### Given request
Print the listing below from its opening line through the line holding "return revolve(make_face(FRONT *", both ends included.

◇ ◇ ◇ ◇

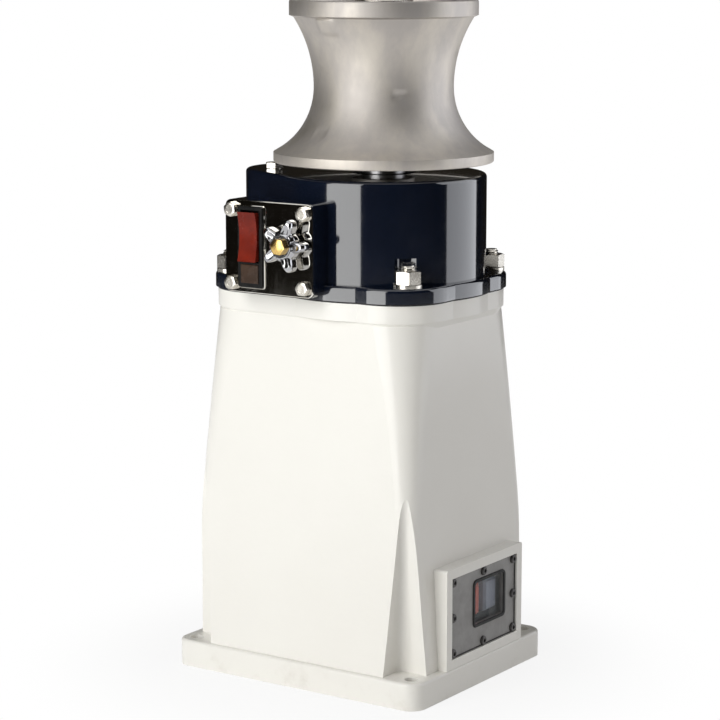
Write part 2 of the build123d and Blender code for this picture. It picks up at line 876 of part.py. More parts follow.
def drum_shaft():
    steps = [
        (foot_shaft_diameter / 2, lower_bearing_level + shaft_short, lower_bearing_top),
        (wheel_shaft_diameter / 2, lower_bearing_top, upper_bearing_level),
        (bearing_shaft_diameter / 2, upper_bearing_level, drum_bottom - hub_drop),
        (hub_shaft_diameter / 2, drum_bottom - hub_drop, shaft_end),
    ]
    shaft = stepped_shaft(steps)
    shaft -= Pos(0, 0, shaft_end - cap_bolt_reach) * rod(
        cap_bolt_diameter / 2 + seat_clearance, cap_bolt_reach
    )
    return Pos(drum_axis_x, 0, 0) * shaft - keyway()


def stepped_shaft(steps):
    # one turned piece from a list of radius, lower level and upper level
    points = [(0, steps[0][1])]
    for radius, low, high in steps:
        points += [(radius, low), (radius, high)]
    points.append((0, steps[-1][2]))
    return revolve(make_face(FRONT * Polyline(*points, close=True)), Axis.Z)


def drum_wheel():
    bore = wheel_shaft_diameter / 2 + seat_clearance
    wheel = spur_gear(drum_wheel_teeth, second_module, second_face, bore)
    rim = second_module * (drum_wheel_teeth / 2 - wheel_rim)
    hub = wheel_shaft_diameter / 2 + case_wall
    recess = (second_face - wheel_web) / 2
    for level in (0, second_face - recess):
        wheel -= Pos(0, 0, level) * tube(rim, hub, recess)
    return Pos(drum_axis_x, 0, second_level) * Rot(0, 0, 180) * wheel


def drum_cap():
    cap = rod(cap_diameter / 2, cap_thickness)
    cap = chamfer(cap.faces().sort_by(Axis.Z)[-1].edges(), cap_edge)
    cap -= rod(cap_bolt_diameter / 2 + bolt_clearance, cap_thickness)
    return Pos(drum_axis_x, 0, pan_level) * cap


def cap_bolt():
    shank = Pos(0, 0, -cap_bolt_reach + shaft_short) * rod(cap_bolt_diameter / 2, cap_bolt_reach)
    bolt = hexagon(cap_bolt_flats, cap_bolt_head) + shank
    return Pos(drum_axis_x, 0, pan_level + cap_thickness) * bolt


def bearing_outer(diameter, bore, width):
    # outer race of a sealed bearing; its shields reach down to the inner race
    return tube(diameter / 2, bore / 2 + race_thickness + race_gap, width)


def bearing_inner(bore, width):
    return tube(bore / 2 + race_thickness, bore / 2 + seat_clearance, width)


def shaft_seal():
    lip = bearing_shaft_diameter / 2 + running_clearance
    return Pos(drum_axis_x, 0, case_roof - seal_width) * tube(seal_diameter / 2, lip, seal_width)


def idler_shaft():
    pinion_level = second_level - tooth_extra / 2
    bottom = floor_top - idler_bush_length + shaft_short / 2
    shaft = Pos(0, 0, bottom) * rod(idler_shaft_diameter / 2, case_ceiling - shaft_short / 2 - bottom)
    pinion = extrude(gear_blank(idler_pinion_teeth, second_module), second_face + tooth_extra)
    pinion = Rot(0, 0, 180 / idler_pinion_teeth) * pinion
    return Pos(idler_x, 0, 0) * (shaft + Pos(0, 0, pinion_level) * pinion)


def idler_wheel():
    bore = idler_shaft_diameter / 2 + seat_clearance
    wheel = spur_gear(idler_wheel_teeth, first_module, first_face, bore)
    spacer = tube(idler_shaft_diameter / 2 + bush_wall, bore, first_level - floor_top)
    wheel = Rot(0, 0, rotor_swing) * wheel
    wheel += Pos(0, 0, floor_top - first_level + shaft_short / 2) * spacer
    return Pos(idler_x, 0, first_level) * wheel


def idler_bushes():
    radius = idler_shaft_diameter / 2
    bush = tube(radius + bush_wall, radius + running_clearance, idler_bush_length)
    levels = (floor_top - idler_bush_length, case_ceiling - idler_bush_length)
    return Compound([Pos(idler_x, 0, level) * bush for level in levels])


def on_rotor(level):
    return Pos(rotor_x, rotor_y, level)


def rotor_pinion():
    bore = motor_shaft_diameter / 2 + seat_clearance
    pinion = spur_gear(rotor_pinion_teeth, first_module, first_face, bore)
    turn = rotor_swing + 180 - 180 / rotor_pinion_teeth
    return on_rotor(first_level) * Rot(0, 0, turn) * pinion


def rotor_shaft():
    bottom = motor_bottom + motor_foot_thickness - motor_bush_length
    return on_rotor(bottom) * rod(motor_shaft_diameter / 2, first_level + first_face - bottom)


def rotor_core():
    radius = motor_diameter / 2 - motor_shell - magnet_thickness - air_gap
    core = Circle(radius)
    for slot in range(core_slots):
        core -= Rot(0, 0, 360 * slot / core_slots) * Pos(radius, 0) * Rectangle(
            2 * core_slot_depth, core_slot_width
        )
    core -= Circle(motor_shaft_diameter / 2 + seat_clearance)
    return on_rotor(magnet_level + (magnet_length - core_length) / 2) * extrude(core, core_length)


def commutator():
    bore = motor_shaft_diameter / 2 + seat_clearance
    return on_rotor(brush_level) * tube(commutator_diameter / 2, bore, commutator_length)


def motor_shell_tube():
    height = motor_head_bottom - motor_bottom - motor_foot_thickness
    radius = motor_diameter / 2
    return on_rotor(motor_bottom + motor_foot_thickness) * tube(radius, radius - motor_shell, height)


def motor_head():
    plate = rod(motor_diameter / 2, motor_head_thickness)
    plate += rod(
        motor_spigot_diameter / 2 - seat_clearance, motor_head_thickness + motor_spigot_height
    )
    plate -= rod(motor_shaft_diameter / 2 + bush_wall, 2 * motor_head_thickness)
    plate = on_rotor(motor_head_bottom) * plate
    for x, y in motor_screw_places():
        plate -= Pos(x, y, motor_head_bottom + motor_screw_seat) * rod(
            motor_screw_diameter / 2 + seat_clearance, motor_head_thickness
        )
    return plate


def motor_foot():
    plate = rod(motor_diameter / 2, motor_foot_thickness)
    plate = chamfer(plate.faces().sort_by(Axis.Z)[0].edges(), motor_foot_edge)
    plate -= Pos(0, 0, motor_foot_thickness - motor_bush_length) * rod(
        motor_shaft_diameter / 2 + bush_wall, motor_bush_length
    )
    return on_rotor(motor_bottom) * plate


def rotor_bushes():
    radius = motor_shaft_diameter / 2
    bush = tube(radius + bush_wall, radius + running_clearance, motor_bush_length)
    levels = (motor_bottom + motor_foot_thickness - motor_bush_length, motor_head_bottom)
    return Compound([on_rotor(level) * bush for level in levels])


def motor_magnets():
    radius = motor_diameter / 2 - motor_shell - seat_clearance
    ring = tube(radius, radius - magnet_thickness, magnet_length)
    gap = Box(2 * radius, 2 * radius * math.cos(math.radians(magnet_sweep / 2)), magnet_length)
    gap = Pos(0, 0, magnet_length / 2) * gap
    magnets = Rot(0, 0, 90) * (ring - gap)
    return on_rotor(magnet_level) * magnets


def brush_ring():
    radius = motor_diameter / 2 - motor_shell - seat_clearance
    ring = tube(radius, commutator_diameter / 2 + brush_ring_gap, brush_ring_height)
    slot = Pos(0, 0, brush_ring_height) * Box(
        2 * (commutator_diameter / 2 + running_clearance + brush_length),
        brush_width + 2 * seat_clearance,
        brush_width,
    )
    return on_rotor(motor_bottom + motor_foot_thickness) * (ring - slot)


def brushes():
    block = Box(brush_length, brush_width, brush_width / 2, align=(Align.MIN, Align.CENTER, Align.MAX))
    brush = Pos(commutator_diameter / 2 + running_clearance, 0, brush_ring_height) * block
    level = motor_bottom + motor_foot_thickness
    return Compound([on_rotor(level) * Rot(0, 0, turn) * brush for turn in (0, 180)])


def motor_screws():
    length = floor_thickness + motor_head_thickness - motor_screw_seat
    screw = rod(motor_screw_diameter / 2, length)
    screw += Pos(0, 0, length) * rod(motor_screw_head_diameter / 2, motor_screw_head)
    level = motor_head_bottom + motor_screw_seat
    return Compound([Pos(x, y, level) * screw for x, y in motor_screw_places()])


def oil_plug():
    plug = hexagon(plug_flats, plug_head) + Pos(0, 0, -plug_reach) * rod(plug_diameter / 2, plug_reach)
    return Pos(plug_x, plug_y, case_roof) * plug


def on_cover(y, z, depth=0):
    # frame on the terminal cover, looking out of it along +X
    return Pos(cover_face + depth, y, z) * Rot(0, 90, 90)


def terminal_cover():
    cover = extrude(
        RectangleRounded(
            cover_width - 2 * running_clearance,
            cover_height - 2 * running_clearance,
            cover_corner_radius,
        ),
        -cover_thickness,
    )
    window = RectangleRounded(pane_width, pane_height, pane_corner_radius)
    cover -= Pos(pane_offset_y, pane_offset_z, 0) * extrude(window, -cover_thickness)
    for y, z in cover_screw_places():
        cover -= Pos(y - box_middle, z - box_centre, -cover_thickness) * rod(
            cover_screw_diameter / 2 + bolt_clearance / 2, cover_thickness
        )
    return on_cover(box_middle, box_centre) * cover


def window_pane():
    pane = RectangleRounded(
        pane_width + 2 * pane_lap, pane_height + 2 * pane_lap, pane_corner_radius
    )
    return on_cover(pane_y, pane_z, -cover_thickness) * extrude(pane, -pane_thickness)


def cover_screws():
    screw = rod(cover_screw_head_diameter / 2, cover_screw_head)
    screw = chamfer(screw.faces().sort_by(Axis.Z)[-1].edges(), cover_screw_edge)
    screw += Pos(0, 0, -cover_screw_length) * rod(cover_screw_diameter / 2, cover_screw_length)
    return Compound([on_cover(y, z) * screw for y, z in cover_screw_places()])


def terminal_block():
    block = Box(terminal_block_depth, terminal_block_width, terminal_block_height)
    block = fillet(block.edges().filter_by(Axis.X), terminal_block_radius)
    block = Pos(room_back + terminal_block_depth / 2, box_middle, box_centre) * block
    for y in terminal_places():
        block -= Pos(room_back + terminal_block_depth / 2, y, pane_z) * Rot(0, 90, 0) * rod(
            terminal_diameter / 2 + seat_clearance, terminal_block_depth
        )
    return block


def terminal_places():
    return [pane_y - terminal_pitch / 2 + terminal_pitch * step for step in (0, 1)]


def terminal_studs():
    length = terminal_block_depth / 2 + terminal_reach
    stud = Rot(0, 90, 0) * rod(terminal_diameter / 2, length)
    level = room_back + terminal_block_depth / 2
    return Compound([Pos(level, y, pane_z) * stud for y in terminal_places()])


def terminal_boot(place):
    boot = Box(boot_depth, boot_width, boot_height, align=(Align.MIN, Align.CENTER, Align.CENTER))
    boot = chamfer(boot.faces().sort_by(Axis.X)[-1].edges(), boot_edge)
    hole = Rot(0, 90, 0) * rod(terminal_diameter / 2 + seat_clearance, terminal_reach)
    level = room_back + terminal_block_depth
    return Pos(level, terminal_places()[place], pane_z) * (boot - hole)


def save(name, shape):
    print(name, round(shape.volume, 1))
    export_step(shape, "parts/" + name + ".step")


os.makedirs("parts", exist_ok=True)
save("pedestal", pedestal())
save("case_gasket", case_gasket())
save("gear_case", gear_case())
save("gear_floor", gear_floor())
save("case_studs", case_studs())
save("case_washers", case_washers())
save("case_nuts", case_nuts())
save("switch_plate", switch_plate())
save("plate_bolts", plate_bolts())
save("switch_bezel", switch_bezel())
save("rocker_pin", rocker_pin())
save("rocker_button", rocker())
save("switch_lamp", switch_lamp())
save("speed_knob", speed_knob())
save("knob_nut", knob_nut())
save("knob_spindle", knob_spindle())
save("speed_dial", speed_dial())
save("bush_nut", bush_nut())
save("drum", drum() - keyway())
save("drum_key", drum_key())
save("drum_shaft", drum_shaft())
save("drum_wheel", drum_wheel())
save("drum_cap", drum_cap())
save("cap_bolt", cap_bolt())
for name, diameter, bore, width, level in (
    ("upper", upper_bearing_diameter, bearing_shaft_diameter, upper_bearing_width, upper_bearing_level),
    ("lower", lower_bearing_diameter, foot_shaft_diameter, lower_bearing_width, lower_bearing_level),
):
    place = Pos(drum_axis_x, 0, level)
    save(name + "_bearing_outer", place * bearing_outer(diameter, bore, width))
    save(name + "_bearing_inner", place * bearing_inner(bore, width))
save("shaft_seal", shaft_seal())
save("idler_shaft", idler_shaft())
save("idler_wheel", idler_wheel())
save("idler_bushes", idler_bushes())
save("rotor_pinion", rotor_pinion())
save("rotor_shaft", rotor_shaft())
save("rotor_core", rotor_core())
save("commutator", commutator())
save("motor_shell", motor_shell_tube())
save("motor_head", motor_head())
save("motor_foot", motor_foot())
save("rotor_bushes", rotor_bushes())
save("motor_magnets", motor_magnets())
save("brush_ring", brush_ring())
save("brushes", brushes())
save("motor_screws", motor_screws())
save("oil_plug", oil_plug())
save("terminal_cover", terminal_cover())
save("window_pane", window_pane())
save("cover_screws", cover_screws())
save("terminal_block", terminal_block())
save("terminal_studs", terminal_studs())
save("red_boot", terminal_boot(0))
save("grey_boot", terminal_boot(1))
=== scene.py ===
import json
import math

import bmesh
import bpy
from mathutils import Matrix, Vector


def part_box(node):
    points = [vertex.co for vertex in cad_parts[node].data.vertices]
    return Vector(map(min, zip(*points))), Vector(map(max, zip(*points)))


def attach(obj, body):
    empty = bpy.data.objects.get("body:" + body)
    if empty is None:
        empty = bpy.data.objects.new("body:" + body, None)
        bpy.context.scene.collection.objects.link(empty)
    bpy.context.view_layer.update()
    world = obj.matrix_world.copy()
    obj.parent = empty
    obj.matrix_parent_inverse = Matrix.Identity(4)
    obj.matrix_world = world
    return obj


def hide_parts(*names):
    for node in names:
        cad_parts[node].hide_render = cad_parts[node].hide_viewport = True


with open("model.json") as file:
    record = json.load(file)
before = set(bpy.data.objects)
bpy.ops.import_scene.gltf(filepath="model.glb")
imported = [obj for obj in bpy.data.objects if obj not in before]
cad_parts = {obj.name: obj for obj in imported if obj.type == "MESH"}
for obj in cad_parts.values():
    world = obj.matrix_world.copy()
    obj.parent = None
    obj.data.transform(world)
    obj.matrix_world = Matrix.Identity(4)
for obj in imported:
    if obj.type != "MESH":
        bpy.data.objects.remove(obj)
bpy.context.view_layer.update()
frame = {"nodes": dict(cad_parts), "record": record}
nodes = frame["nodes"]
print("frame loaded,", len(nodes), "nodes")


def addObject(name, data):
    obj = bpy.data.objects.new(name, data)
    bpy.context.scene.collection.objects.link(obj)
    return obj


def aim(obj, place, direction):
    obj.location = place
    obj.rotation_mode = "QUATERNION"
    obj.rotation_quaternion = direction.to_track_quat("-Z", "Y")


# camera, at the photo's place

camera = {
    "place": (1.0941, -1.6179, 0.5937),
    "bearing": 34.09,  # degrees from -Y towards +X
    "pitch": 9.89,  # degrees down
    "lens": 120.9, "sensor": 36, "nearest": 0.05, "furthest": 60,
}


def makeCamera(look):
    data = bpy.data.cameras.new("photoCamera")
    data.lens, data.sensor_width = look["lens"], look["sensor"]
    data.clip_start, data.clip_end = look["nearest"], look["furthest"]
    bearing, pitch = math.radians(look["bearing"]), math.radians(look["pitch"])
    level = math.cos(pitch)
    obj = addObject("photoCamera", data)
    aim(obj, look["place"], Vector((
        -math.sin(bearing) * level, math.cos(bearing) * level, -math.sin(pitch))))
    bpy.context.scene.camera = obj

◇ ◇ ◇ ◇

### Task output
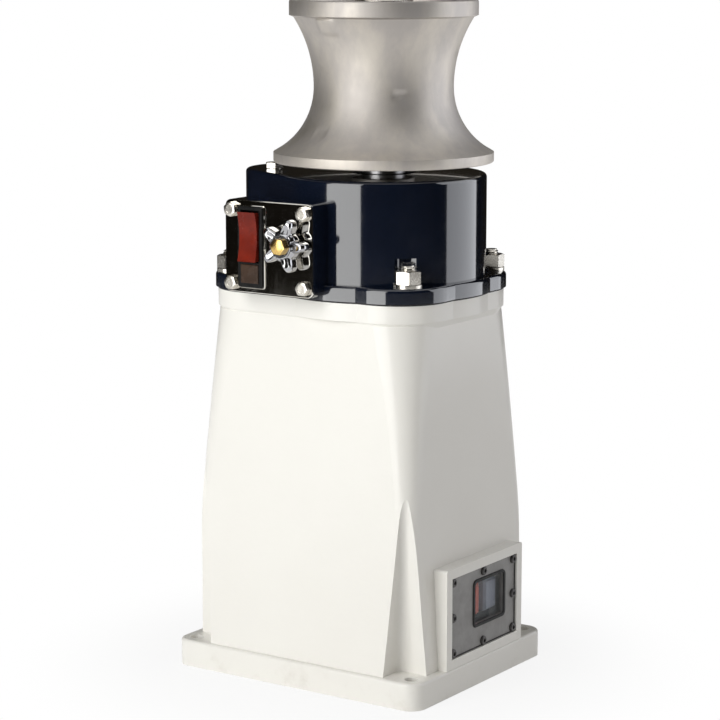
Write part 2 of the build123d and Blender code for this picture. It picks up at line 876 of part.py. More parts follow.
def drum_shaft():
    steps = [
        (foot_shaft_diameter / 2, lower_bearing_level + shaft_short, lower_bearing_top),
        (wheel_shaft_diameter / 2, lower_bearing_top, upper_bearing_level),
        (bearing_shaft_diameter / 2, upper_bearing_level, drum_bottom - hub_drop),
        (hub_shaft_diameter / 2, drum_bottom - hub_drop, shaft_end),
    ]
    shaft = stepped_shaft(steps)
    shaft -= Pos(0, 0, shaft_end - cap_bolt_reach) * rod(
        cap_bolt_diameter / 2 + seat_clearance, cap_bolt_reach
    )
    return Pos(drum_axis_x, 0, 0) * shaft - keyway()


def stepped_shaft(steps):
    # one turned piece from a list of radius, lower level and upper level
    points = [(0, steps[0][1])]
    for radius, low, high in steps:
        points += [(radius, low), (radius, high)]
    points.append((0, steps[-1][2]))
    return revolve(make_face(FRONT * Polyline(*points, close=True)), Axis.Z)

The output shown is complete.